Kabar dana BLT berasal dari utang bukan tidak mungkin bisa membuat citra pasangan SBY-Boediono melorot. Apalagi BLT pada kampanye Pileg yang lalu, sempat menjadi jualan partai bentukan SBY, Partai Demokrat (PD).
Kubu SBY kemudian menunjuk Chatib Basri, pengamat ekonomi yang kini jadi tim ekonomi SBY-Boediono. Pria berkacamata ini kemudian membantah kalau sumber dana BLT berasal dari utang negara. BLT ditegaskannya, berasal dari alokasi subsidi BBM.
Untuk memastikan BLT bukan berasal dari utang negara, Chatib kemudian menyarankan agar mengecek pada daftar Development Policy Loan. Besarnya BLT yang diperoleh dari subsidi BBM itu, terang Chatib, sebesar Rp 14,1 triliun yang diberikan kepada 19,1 juta kepala keluarga miskin.
Namun keterangan Chatib tidak lantas diterima sejumlah kalangan. Direktur Central Banking Crisis (CBC) Deni Danuri mengatakan, pernyataan Chatib soal BLT berasal dari alokasi subsidi BBM hanyalah istilah rekayasa APBN saja.
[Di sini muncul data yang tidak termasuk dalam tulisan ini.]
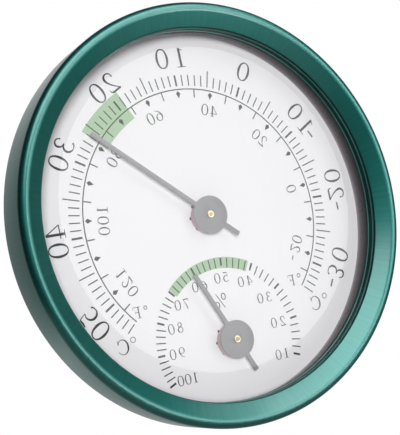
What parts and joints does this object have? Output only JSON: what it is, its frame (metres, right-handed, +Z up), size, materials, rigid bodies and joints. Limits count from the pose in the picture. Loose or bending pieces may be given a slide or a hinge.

Sebab kenyataannya, kata Deni, anggaran untuk BLT itu diambil dari APBN, yang merupakan hasil pinjaman luar negeri maupun Surat Utang Negara (SUN). Akibatnya beban APBN menjadi semakin berat.
"BLT adalah salah satu penyebab defisitnya APBN. Karena BLT dibiayai dari pinjaman dan SUN dengan bunga yang tinggi. Sehingga memperberat APBN," jelas Deni.
Ironisnya, utang untuk pembiayaan BLT termasuk utang komersial karena bunganya mencapai 12%-13%. Bukan pinjaman lunak dari lembaga internasional, yang rata-rata bunganya hanya sekitar 4%-6%.
Sekjen Nasional Forum Indonesia untuk Transparansi Anggaran (Fitra) Yuna Farhan juga sepakat dengan Deni. Menurut Yuna, dari hasil pembicaraan Fitra dengan Panitia Anggaran DPR, terungkap kalau dana BLT itu berasal dari utang luar negeri.
"Jadi mau tidak mau negara harus bayar utang dalam jangka waktu panjang dengan bunga yang tidak sedikit. Ini namanya mengatasi masalah dengan memunculkan masalah baru," tegas Yuna.
Yuna berpendapat, seharusnya dana BLT diambil dari anggaran stimulus fiskal yang telah ditetapkan pemerintah untuk mengatasi kebijakan menaikan harga BBM. Tapi kenyataannya dana stimulus yang dikeluarkan pemerintah tahun 2009 saja, justru 80% diambil orang kaya ketimbang rakyat miskin.
Yuna memaparkan, tahun 2009 pemerintah telah mengalokasikan dana Rp 71,3 triliyun untuk stimulus fiskal. Namun mayoritas anggaran justru untuk kepentingan para pemilik modal, seperti penurunan pajak PPh Badan dan Pribadi dan subsidi Pajak barang Mewah dan dunia usaha.
Alhasil, dana untuk rakyat miskin melalui BLT hanya dialokasikan Rp 14,1 triliun. Dari anggaran tersebut yang disalurkan ke 19,1 juta keluarga miskin Rp l3,370 triliun. Adapun sisanya, sebesar Rp 806 miliar dipakai untuk biaya penyaluran, yaitu Departemen Sosial, Bappenas, Kementerian Kesejahteraan Rakyat, PT Pos, dan Badan Pusat Statistik (BPS).
Sementara pakar ekonomi dari Universitas Gajah Mada (UGM) Revrisond Baswir, sejatinya BLT itu diadakan pemerintah untuk mengatasi dampak kenaikan harga BBM tahun 2005 silam.
Program Kompensasi Pengurangan Subsidi (PKPS) BBM itu diatur dalam Inpres Nomor 12 Tahun 2005, yang dikeluarkan pada 10 September 2005.Tapi kenyataannya, ujar Revrisond, sekalipun BBM sudah mengalami penurunan sebanyak 3 kali pada pertengahan 2008, BLT tetap saja disalurkan.
"Penyaluran BLT di saat pemerintah sudah menurunkan harga BBM jelas melanggar Inpres. Jadi wajar kalau banyak yang mencurigai pembagian BLT punya muatan politik. Terutama untuk mendongkrak citra SBY," pungkas Revrisond.